C’est ici qu’on en vient à ce pourquoi la grimpe nous fait à ce point plonger au coeur du fantasme médiéval. Lorsque jadis un valeureux chevalier, dans l’un de ces nombreux bouts du monde qu’abritent nos contrées, de son bras seul mettait en déroute une armée de brigands ou bien terrassait un troll des forêts, il pouvait certes, au bout d’une pique, ramener triomphant dans son village la tête de l’adversaire vaincu, mais il fallait bien alors quelqu’un pour s’en aller conter, que dis-je, chanter ses exploits de château en château ! C’est ici qu’entre en scène la profession dont je me réclame aujourd’hui : ménestrel. Je veux colporter les légendes et ragots qui, comme naguère, se répandent par le bouche-à-oreille en s’amplifiant et se déformant. « Il y a 5 ans, un tel avait fait cette voie à la séance au 6e essai de la journée ». « Une telle l’avait enchaîné avant que la prise casse, c’était beaucoup plus dur ». « Tel autre, au moment où il a fait ce 8c, je l’ai vu de mes yeux faire la traction à 1 bras sur une réglette de 6 mm ». « Telle autre encore a fait au sommet de sa forme cinq 8a à vue dans la séance en 1995 ».

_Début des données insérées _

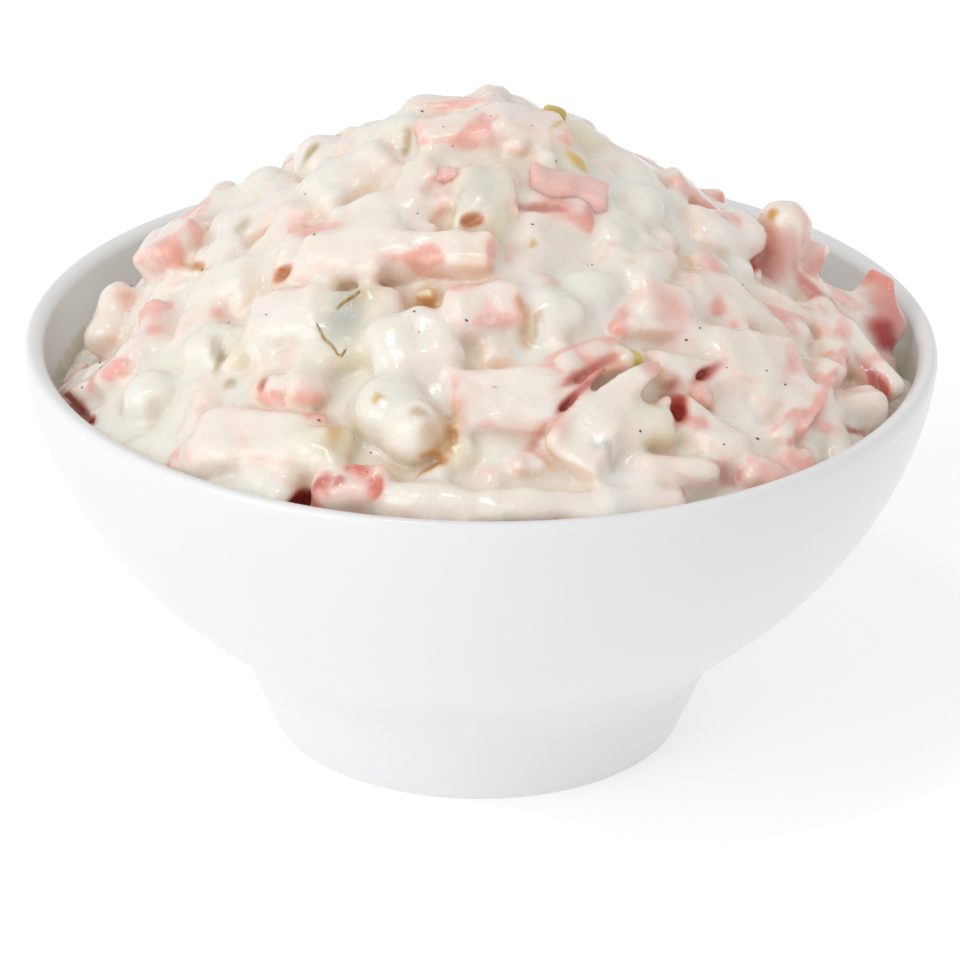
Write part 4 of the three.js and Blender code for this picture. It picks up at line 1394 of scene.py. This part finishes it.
def turned_mesh(section, sides):
    """Points and faces of a section turned round the upright axis. It starts and ends on it."""
    angles = 2 * np.pi * np.arange(sides) / sides
    points = [(0.0, 0.0, section[0][1])]
    for r, z in section[1:-1]:
        points += [(r * math.cos(a), r * math.sin(a), z) for a in angles]
    points.append((0.0, 0.0, section[-1][1]))
    faces = []
    rings = len(section) - 2
    last = len(points) - 1
    for k in range(sides):
        after = (k + 1) % sides
        faces.append((0, 1 + k, 1 + after))
        end = 1 + (rings - 1) * sides
        faces.append((last, end + after, end + k))
        for ring in range(rings - 1):
            a = 1 + ring * sides
            faces.append((a + k, a + sides + k, a + sides + after, a + after))
    return points, faces


def smear_share(points):
    """How greasy the bowl is at each point: all of it at the heap, and less up the inner wall."""
    x, y, z = points.T
    r = np.hypot(x, y)
    above = z - heap_top(x, y)
    inside = r < inner_radius(np.minimum(z, bowl_size("rim_height") - LIP_DROP)) + 0.1
    return np.where(inside, 1 - smoothstep(above, 0.2, SMEAR_RISE), 0)


class SALAD_OT_bowl(bpy.types.Operator):
    """Turn the porcelain bowl and glaze it"""
    bl_idname = "salad.bowl"
    bl_label = "Porcelain bowl"

    def execute(self, context):
        sides = context.scene.salad_bowl.sides
        points, faces = turned_mesh(bowl_section(), sides)
        made = mesh_object("glazed_bowl", points, faces, porcelain_material(context.scene.salad_finish))
        smear = smear_share(mesh_points(made))
        paint(made, "smear", [smear, smear, smear])
        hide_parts("bowl")
        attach(made, "root")
        return {"FINISHED"}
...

Chaque falaise possède aujourd’hui ses propres légendes locales, ses exploits que racontent immanquabl­ement les anciens, ses champions, ses précurseur­s inconnus etc. Or cette mythologie caractéris­tique, souvent orale et tellement savoureuse, ressemble trait pour trait à l’imaginaire que je me fais des récits qui habitaient les basses-cours des châteaux de nos aïeux. Et, derrière les chiffres et les performanc­es, ce sont ces histoires que nous autres, ménestrels des rochers, tentons de raconter du mieux que nous pouvons pour qu’elles gagnent d’autres oreilles et d’autres falaises que celles qui les ont vues naître. L’escalade, c’est en partie pour cela que je l’aime, me permets de m’illusionne­r et de vivre un fantasme de gosse : quand je prends la plume, quand je grimpe, le présent du XXIe siècle n’existe plus ; je vis au Moyen-Âge.